··· Data to use ···

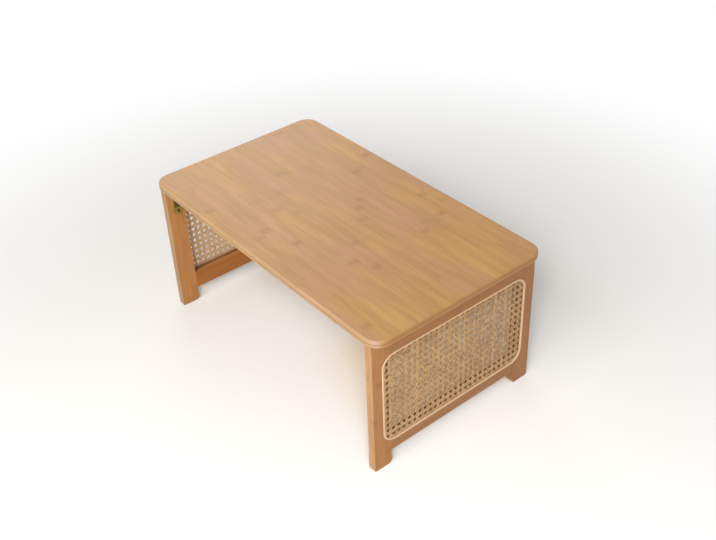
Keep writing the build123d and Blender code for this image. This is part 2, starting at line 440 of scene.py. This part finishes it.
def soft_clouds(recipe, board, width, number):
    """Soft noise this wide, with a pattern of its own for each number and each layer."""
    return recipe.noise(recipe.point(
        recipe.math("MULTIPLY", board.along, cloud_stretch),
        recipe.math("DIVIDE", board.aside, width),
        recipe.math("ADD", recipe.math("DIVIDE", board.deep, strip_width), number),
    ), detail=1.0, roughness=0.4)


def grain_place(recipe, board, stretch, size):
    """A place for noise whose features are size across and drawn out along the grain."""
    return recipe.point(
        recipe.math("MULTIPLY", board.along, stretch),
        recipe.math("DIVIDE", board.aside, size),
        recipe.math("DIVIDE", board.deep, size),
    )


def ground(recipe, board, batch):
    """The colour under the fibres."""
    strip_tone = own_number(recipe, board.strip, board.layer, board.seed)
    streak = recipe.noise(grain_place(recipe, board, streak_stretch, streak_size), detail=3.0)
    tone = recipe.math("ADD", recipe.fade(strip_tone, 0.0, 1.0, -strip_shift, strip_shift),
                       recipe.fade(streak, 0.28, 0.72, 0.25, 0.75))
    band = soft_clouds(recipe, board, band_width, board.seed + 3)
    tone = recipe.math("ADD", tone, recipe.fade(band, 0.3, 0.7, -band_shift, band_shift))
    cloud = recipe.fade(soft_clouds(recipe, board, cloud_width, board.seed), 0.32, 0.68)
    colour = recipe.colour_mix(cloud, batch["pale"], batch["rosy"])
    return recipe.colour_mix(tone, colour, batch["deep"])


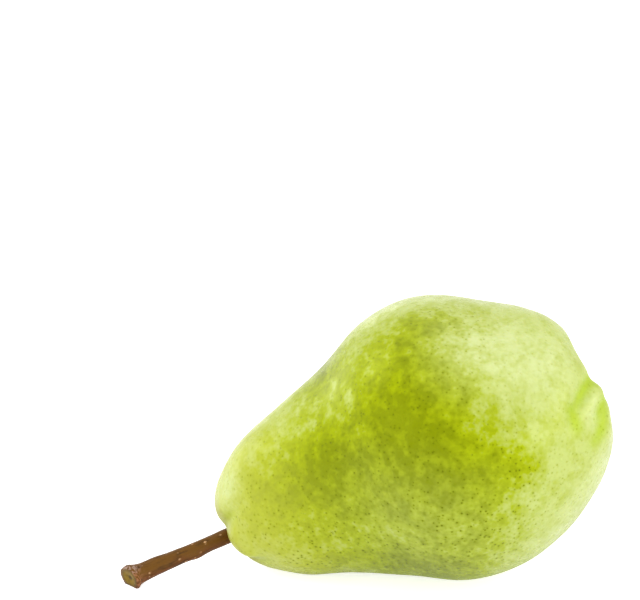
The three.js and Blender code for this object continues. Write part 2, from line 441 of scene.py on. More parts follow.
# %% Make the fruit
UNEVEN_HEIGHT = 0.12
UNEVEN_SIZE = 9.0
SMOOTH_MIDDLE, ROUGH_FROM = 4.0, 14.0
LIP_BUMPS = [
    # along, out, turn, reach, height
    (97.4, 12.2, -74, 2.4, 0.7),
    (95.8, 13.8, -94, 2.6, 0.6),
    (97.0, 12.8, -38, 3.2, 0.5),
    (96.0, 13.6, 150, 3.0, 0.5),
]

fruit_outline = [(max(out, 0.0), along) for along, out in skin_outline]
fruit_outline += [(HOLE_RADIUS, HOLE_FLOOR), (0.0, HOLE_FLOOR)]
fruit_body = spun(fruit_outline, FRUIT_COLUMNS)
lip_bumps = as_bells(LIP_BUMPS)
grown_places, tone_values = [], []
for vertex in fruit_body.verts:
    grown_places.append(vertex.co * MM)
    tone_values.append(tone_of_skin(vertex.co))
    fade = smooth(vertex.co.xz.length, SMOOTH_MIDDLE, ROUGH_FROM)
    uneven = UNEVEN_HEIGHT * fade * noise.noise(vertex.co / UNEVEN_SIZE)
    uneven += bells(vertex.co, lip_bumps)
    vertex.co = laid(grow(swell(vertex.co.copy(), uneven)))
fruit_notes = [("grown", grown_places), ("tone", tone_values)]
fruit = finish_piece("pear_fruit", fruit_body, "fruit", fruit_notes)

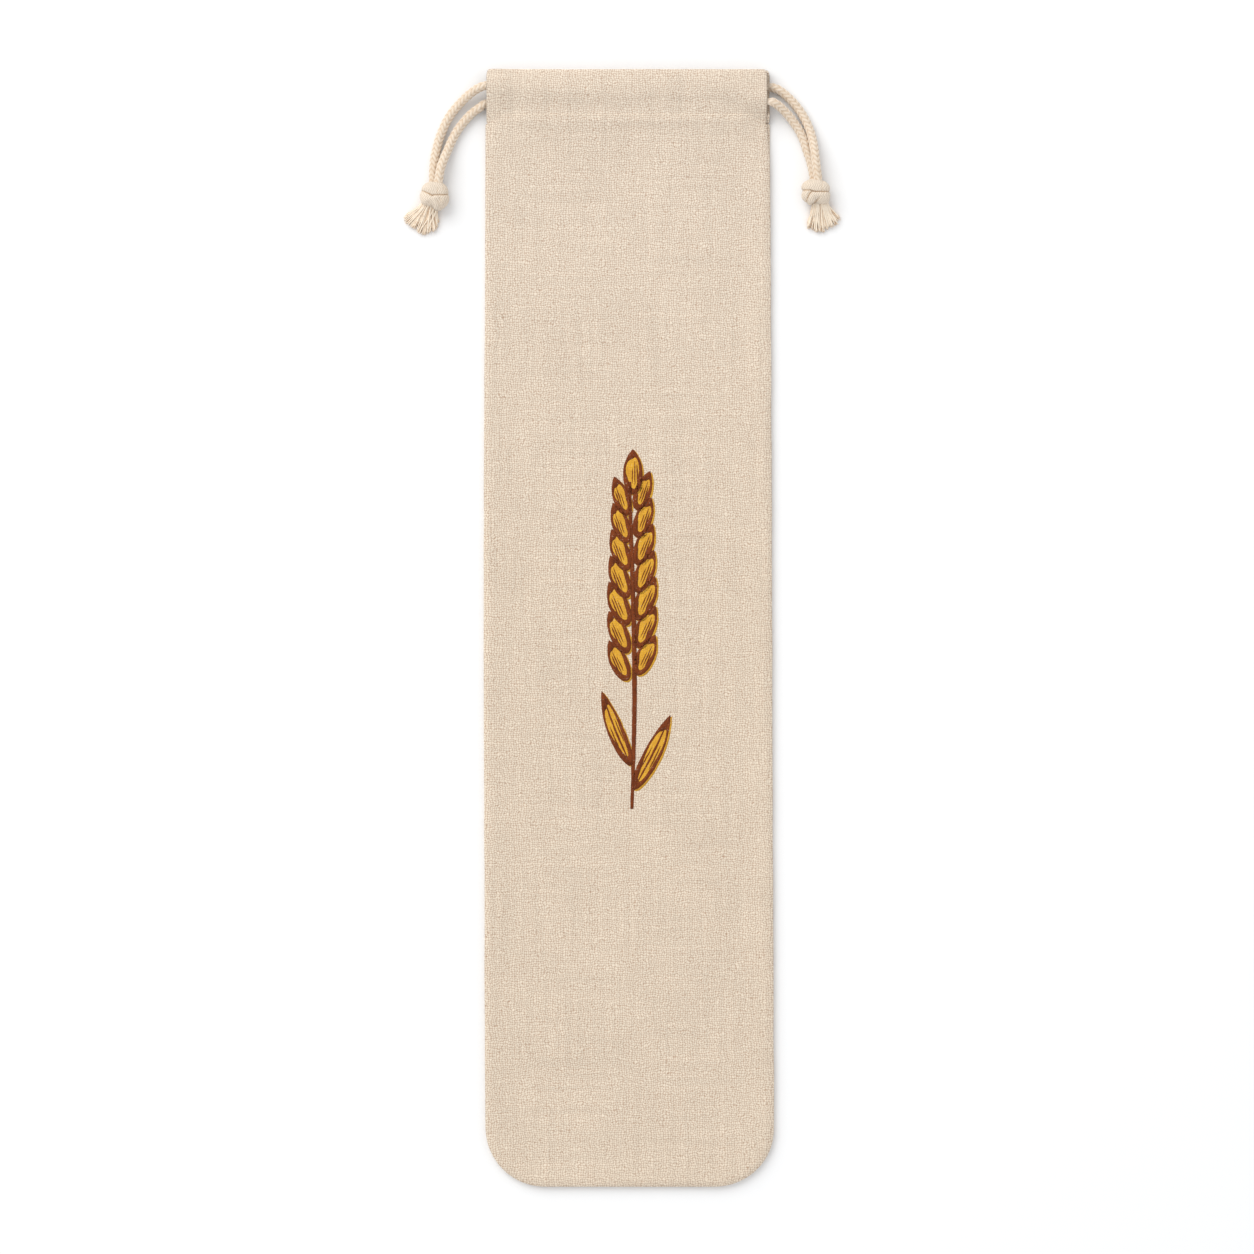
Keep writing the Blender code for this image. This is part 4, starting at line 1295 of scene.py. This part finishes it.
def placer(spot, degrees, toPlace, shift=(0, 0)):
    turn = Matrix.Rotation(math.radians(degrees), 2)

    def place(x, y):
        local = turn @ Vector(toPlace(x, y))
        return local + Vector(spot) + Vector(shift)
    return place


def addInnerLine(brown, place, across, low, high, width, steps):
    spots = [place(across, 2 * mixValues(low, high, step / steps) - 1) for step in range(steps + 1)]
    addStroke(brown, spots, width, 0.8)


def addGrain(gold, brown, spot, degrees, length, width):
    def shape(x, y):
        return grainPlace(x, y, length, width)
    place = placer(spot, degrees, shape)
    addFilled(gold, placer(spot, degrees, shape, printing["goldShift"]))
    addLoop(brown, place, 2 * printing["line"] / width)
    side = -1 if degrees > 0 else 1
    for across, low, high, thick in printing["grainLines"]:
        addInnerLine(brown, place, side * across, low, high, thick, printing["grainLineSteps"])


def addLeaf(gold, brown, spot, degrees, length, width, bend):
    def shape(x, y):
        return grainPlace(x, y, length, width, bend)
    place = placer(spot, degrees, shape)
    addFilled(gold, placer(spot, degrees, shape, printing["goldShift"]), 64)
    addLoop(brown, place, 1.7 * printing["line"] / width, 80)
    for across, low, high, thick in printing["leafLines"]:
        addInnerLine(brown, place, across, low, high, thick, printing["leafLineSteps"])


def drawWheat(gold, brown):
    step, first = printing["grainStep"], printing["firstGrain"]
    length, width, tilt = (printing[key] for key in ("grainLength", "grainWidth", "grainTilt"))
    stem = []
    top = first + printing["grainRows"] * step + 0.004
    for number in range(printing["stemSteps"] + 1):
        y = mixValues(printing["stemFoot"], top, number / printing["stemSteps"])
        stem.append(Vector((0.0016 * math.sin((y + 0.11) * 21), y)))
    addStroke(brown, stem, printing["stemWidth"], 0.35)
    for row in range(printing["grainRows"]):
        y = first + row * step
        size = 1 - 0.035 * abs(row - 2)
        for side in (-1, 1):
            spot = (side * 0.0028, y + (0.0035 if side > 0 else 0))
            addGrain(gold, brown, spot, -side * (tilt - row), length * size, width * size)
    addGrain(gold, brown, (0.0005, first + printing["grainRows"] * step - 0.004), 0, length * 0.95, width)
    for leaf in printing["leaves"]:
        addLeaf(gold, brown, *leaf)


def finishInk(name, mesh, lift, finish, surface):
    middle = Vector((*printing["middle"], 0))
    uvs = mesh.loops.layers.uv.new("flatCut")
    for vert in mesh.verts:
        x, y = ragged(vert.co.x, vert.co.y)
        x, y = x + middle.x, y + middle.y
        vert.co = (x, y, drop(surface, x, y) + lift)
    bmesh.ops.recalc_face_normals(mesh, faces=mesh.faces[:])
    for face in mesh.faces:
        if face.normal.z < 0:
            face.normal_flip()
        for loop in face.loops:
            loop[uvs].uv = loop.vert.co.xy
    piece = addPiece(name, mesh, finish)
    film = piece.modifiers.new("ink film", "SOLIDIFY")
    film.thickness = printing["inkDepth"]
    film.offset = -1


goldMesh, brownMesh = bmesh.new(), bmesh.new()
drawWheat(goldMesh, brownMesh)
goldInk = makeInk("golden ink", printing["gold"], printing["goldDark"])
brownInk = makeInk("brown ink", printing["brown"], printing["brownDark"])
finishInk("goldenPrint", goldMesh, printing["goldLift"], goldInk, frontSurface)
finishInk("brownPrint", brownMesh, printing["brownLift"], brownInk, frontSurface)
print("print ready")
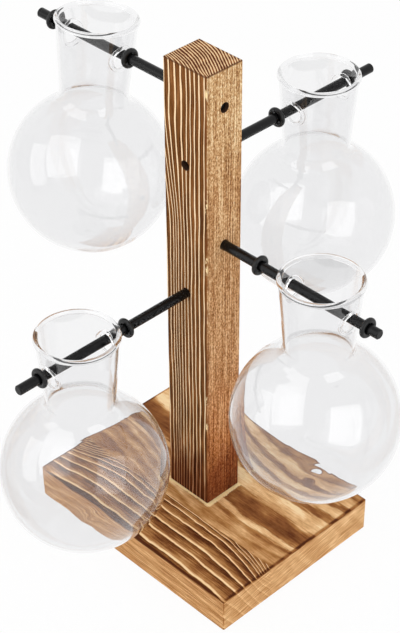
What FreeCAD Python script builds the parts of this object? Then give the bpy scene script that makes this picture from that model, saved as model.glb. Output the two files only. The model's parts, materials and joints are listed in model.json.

···

Description of the task: All of the entries should be written out again exactly.

Written solution:
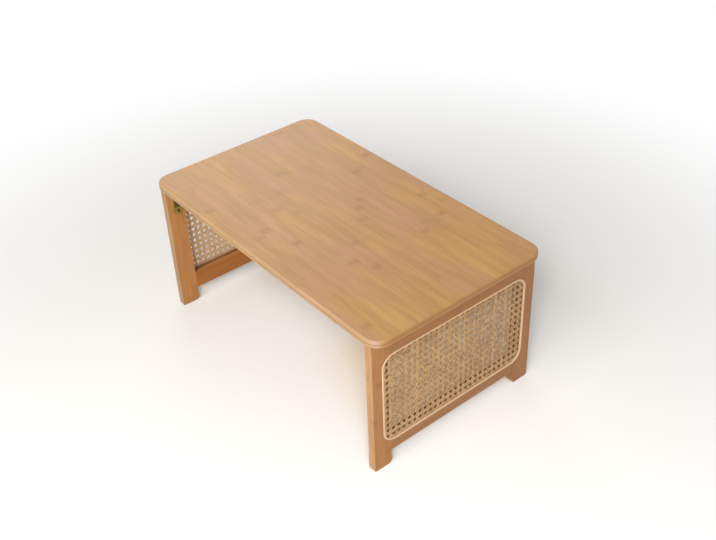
Keep writing the build123d and Blender code for this image. This is part 2, starting at line 440 of scene.py. This part finishes it.
def soft_clouds(recipe, board, width, number):
    """Soft noise this wide, with a pattern of its own for each number and each layer."""
    return recipe.noise(recipe.point(
        recipe.math("MULTIPLY", board.along, cloud_stretch),
        recipe.math("DIVIDE", board.aside, width),
        recipe.math("ADD", recipe.math("DIVIDE", board.deep, strip_width), number),
    ), detail=1.0, roughness=0.4)


def grain_place(recipe, board, stretch, size):
    """A place for noise whose features are size across and drawn out along the grain."""
    return recipe.point(
        recipe.math("MULTIPLY", board.along, stretch),
        recipe.math("DIVIDE", board.aside, size),
        recipe.math("DIVIDE", board.deep, size),
    )


def ground(recipe, board, batch):
    """The colour under the fibres."""
    strip_tone = own_number(recipe, board.strip, board.layer, board.seed)
    streak = recipe.noise(grain_place(recipe, board, streak_stretch, streak_size), detail=3.0)
    tone = recipe.math("ADD", recipe.fade(strip_tone, 0.0, 1.0, -strip_shift, strip_shift),
                       recipe.fade(streak, 0.28, 0.72, 0.25, 0.75))
    band = soft_clouds(recipe, board, band_width, board.seed + 3)
    tone = recipe.math("ADD", tone, recipe.fade(band, 0.3, 0.7, -band_shift, band_shift))
    cloud = recipe.fade(soft_clouds(recipe, board, cloud_width, board.seed), 0.32, 0.68)
    colour = recipe.colour_mix(cloud, batch["pale"], batch["rosy"])
    return recipe.colour_mix(tone, colour, batch["deep"])


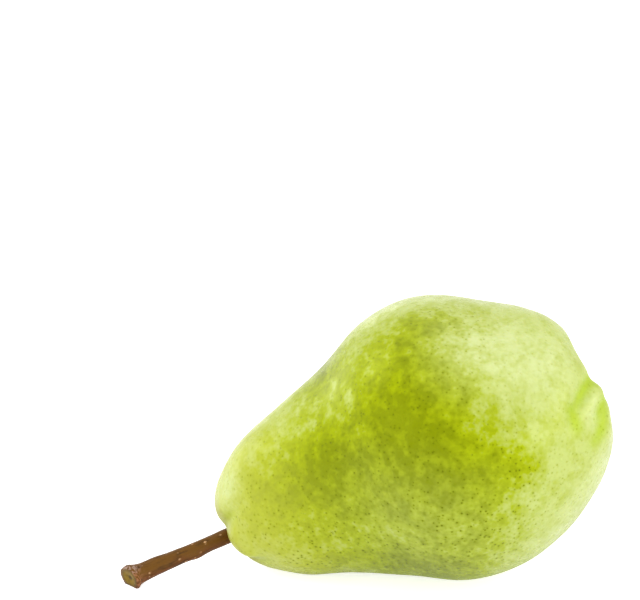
The three.js and Blender code for this object continues. Write part 2, from line 441 of scene.py on. More parts follow.
# %% Make the fruit
UNEVEN_HEIGHT = 0.12
UNEVEN_SIZE = 9.0
SMOOTH_MIDDLE, ROUGH_FROM = 4.0, 14.0
LIP_BUMPS = [
    # along, out, turn, reach, height
    (97.4, 12.2, -74, 2.4, 0.7),
    (95.8, 13.8, -94, 2.6, 0.6),
    (97.0, 12.8, -38, 3.2, 0.5),
    (96.0, 13.6, 150, 3.0, 0.5),
]

fruit_outline = [(max(out, 0.0), along) for along, out in skin_outline]
fruit_outline += [(HOLE_RADIUS, HOLE_FLOOR), (0.0, HOLE_FLOOR)]
fruit_body = spun(fruit_outline, FRUIT_COLUMNS)
lip_bumps = as_bells(LIP_BUMPS)
grown_places, tone_values = [], []
for vertex in fruit_body.verts:
    grown_places.append(vertex.co * MM)
    tone_values.append(tone_of_skin(vertex.co))
    fade = smooth(vertex.co.xz.length, SMOOTH_MIDDLE, ROUGH_FROM)
    uneven = UNEVEN_HEIGHT * fade * noise.noise(vertex.co / UNEVEN_SIZE)
    uneven += bells(vertex.co, lip_bumps)
    vertex.co = laid(grow(swell(vertex.co.copy(), uneven)))
fruit_notes = [("grown", grown_places), ("tone", tone_values)]
fruit = finish_piece("pear_fruit", fruit_body, "fruit", fruit_notes)

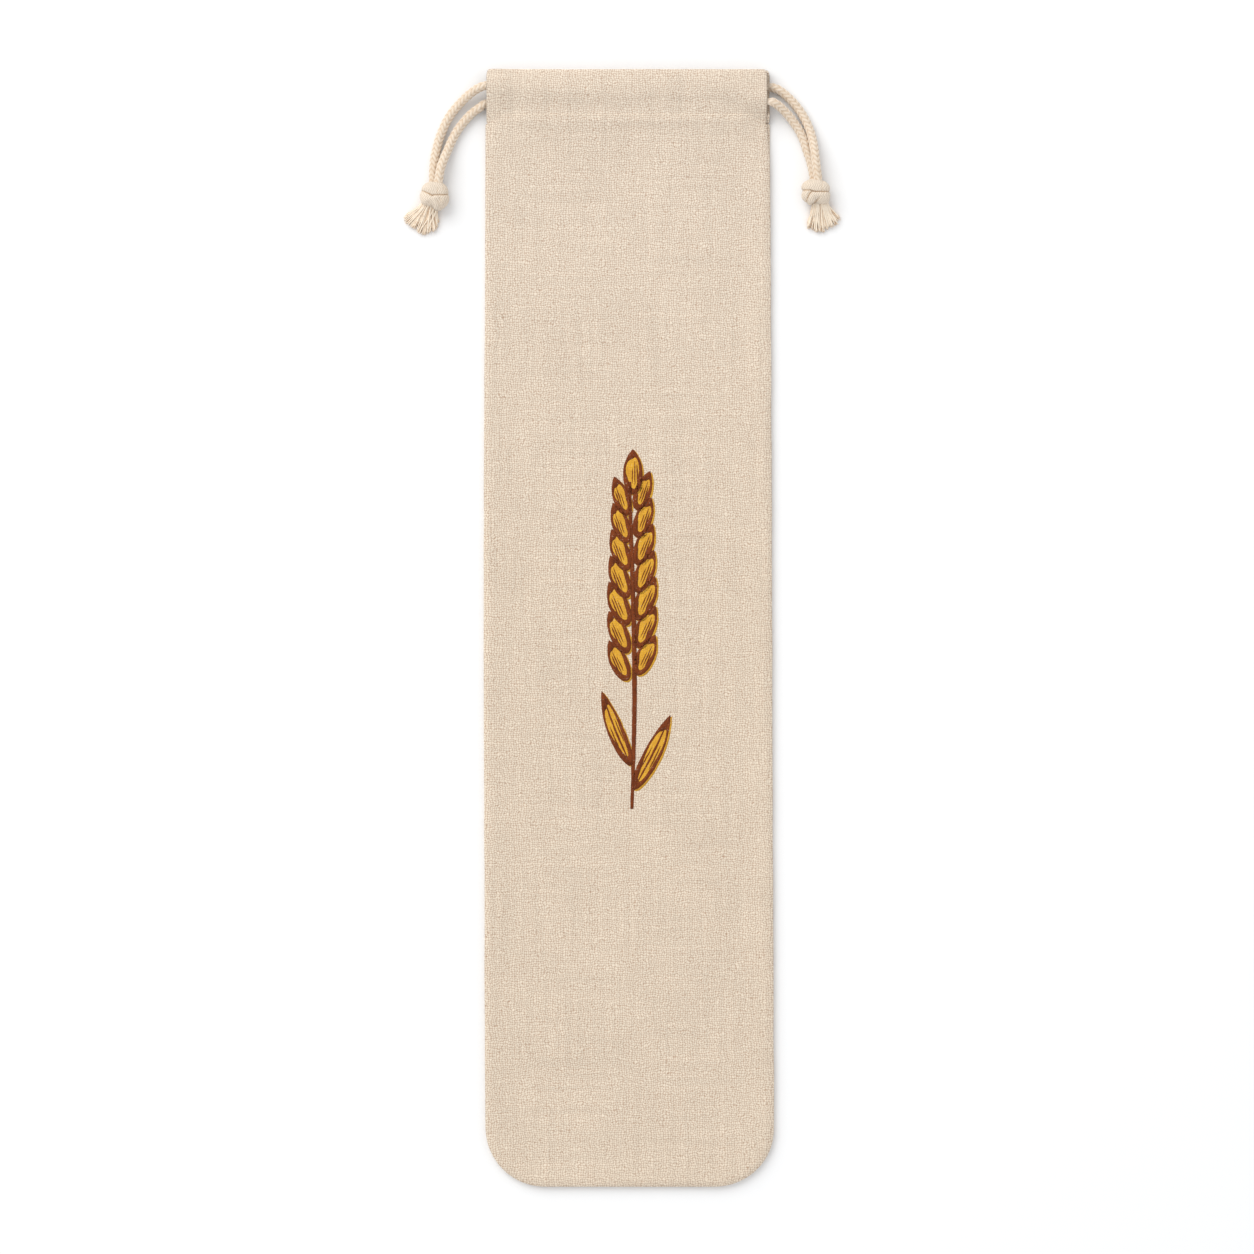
Keep writing the Blender code for this image. This is part 4, starting at line 1295 of scene.py. This part finishes it.
def placer(spot, degrees, toPlace, shift=(0, 0)):
    turn = Matrix.Rotation(math.radians(degrees), 2)

    def place(x, y):
        local = turn @ Vector(toPlace(x, y))
        return local + Vector(spot) + Vector(shift)
    return place


def addInnerLine(brown, place, across, low, high, width, steps):
    spots = [place(across, 2 * mixValues(low, high, step / steps) - 1) for step in range(steps + 1)]
    addStroke(brown, spots, width, 0.8)


def addGrain(gold, brown, spot, degrees, length, width):
    def shape(x, y):
        return grainPlace(x, y, length, width)
    place = placer(spot, degrees, shape)
    addFilled(gold, placer(spot, degrees, shape, printing["goldShift"]))
    addLoop(brown, place, 2 * printing["line"] / width)
    side = -1 if degrees > 0 else 1
    for across, low, high, thick in printing["grainLines"]:
        addInnerLine(brown, place, side * across, low, high, thick, printing["grainLineSteps"])


def addLeaf(gold, brown, spot, degrees, length, width, bend):
    def shape(x, y):
        return grainPlace(x, y, length, width, bend)
    place = placer(spot, degrees, shape)
    addFilled(gold, placer(spot, degrees, shape, printing["goldShift"]), 64)
    addLoop(brown, place, 1.7 * printing["line"] / width, 80)
    for across, low, high, thick in printing["leafLines"]:
        addInnerLine(brown, place, across, low, high, thick, printing["leafLineSteps"])


def drawWheat(gold, brown):
    step, first = printing["grainStep"], printing["firstGrain"]
    length, width, tilt = (printing[key] for key in ("grainLength", "grainWidth", "grainTilt"))
    stem = []
    top = first + printing["grainRows"] * step + 0.004
    for number in range(printing["stemSteps"] + 1):
        y = mixValues(printing["stemFoot"], top, number / printing["stemSteps"])
        stem.append(Vector((0.0016 * math.sin((y + 0.11) * 21), y)))
    addStroke(brown, stem, printing["stemWidth"], 0.35)
    for row in range(printing["grainRows"]):
        y = first + row * step
        size = 1 - 0.035 * abs(row - 2)
        for side in (-1, 1):
            spot = (side * 0.0028, y + (0.0035 if side > 0 else 0))
            addGrain(gold, brown, spot, -side * (tilt - row), length * size, width * size)
    addGrain(gold, brown, (0.0005, first + printing["grainRows"] * step - 0.004), 0, length * 0.95, width)
    for leaf in printing["leaves"]:
        addLeaf(gold, brown, *leaf)


def finishInk(name, mesh, lift, finish, surface):
    middle = Vector((*printing["middle"], 0))
    uvs = mesh.loops.layers.uv.new("flatCut")
    for vert in mesh.verts:
        x, y = ragged(vert.co.x, vert.co.y)
        x, y = x + middle.x, y + middle.y
        vert.co = (x, y, drop(surface, x, y) + lift)
    bmesh.ops.recalc_face_normals(mesh, faces=mesh.faces[:])
    for face in mesh.faces:
        if face.normal.z < 0:
            face.normal_flip()
        for loop in face.loops:
            loop[uvs].uv = loop.vert.co.xy
    piece = addPiece(name, mesh, finish)
    film = piece.modifiers.new("ink film", "SOLIDIFY")
    film.thickness = printing["inkDepth"]
    film.offset = -1


goldMesh, brownMesh = bmesh.new(), bmesh.new()
drawWheat(goldMesh, brownMesh)
goldInk = makeInk("golden ink", printing["gold"], printing["goldDark"])
brownInk = makeInk("brown ink", printing["brown"], printing["brownDark"])
finishInk("goldenPrint", goldMesh, printing["goldLift"], goldInk, frontSurface)
finishInk("brownPrint", brownMesh, printing["brownLift"], brownInk, frontSurface)
print("print ready")
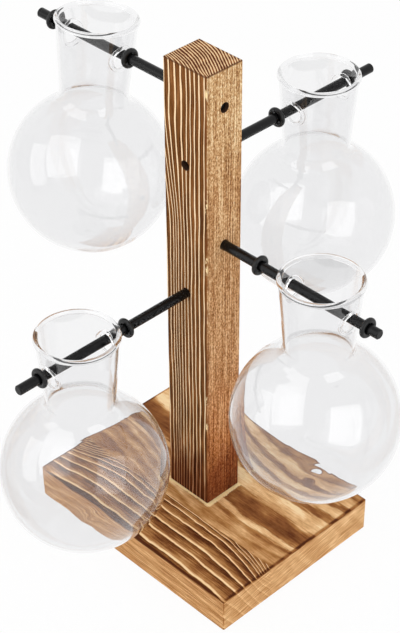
What FreeCAD Python script builds the parts of this object? Then give the bpy scene script that makes this picture from that model, saved as model.glb. Output the two files only. The model's parts, materials and joints are listed in model.json.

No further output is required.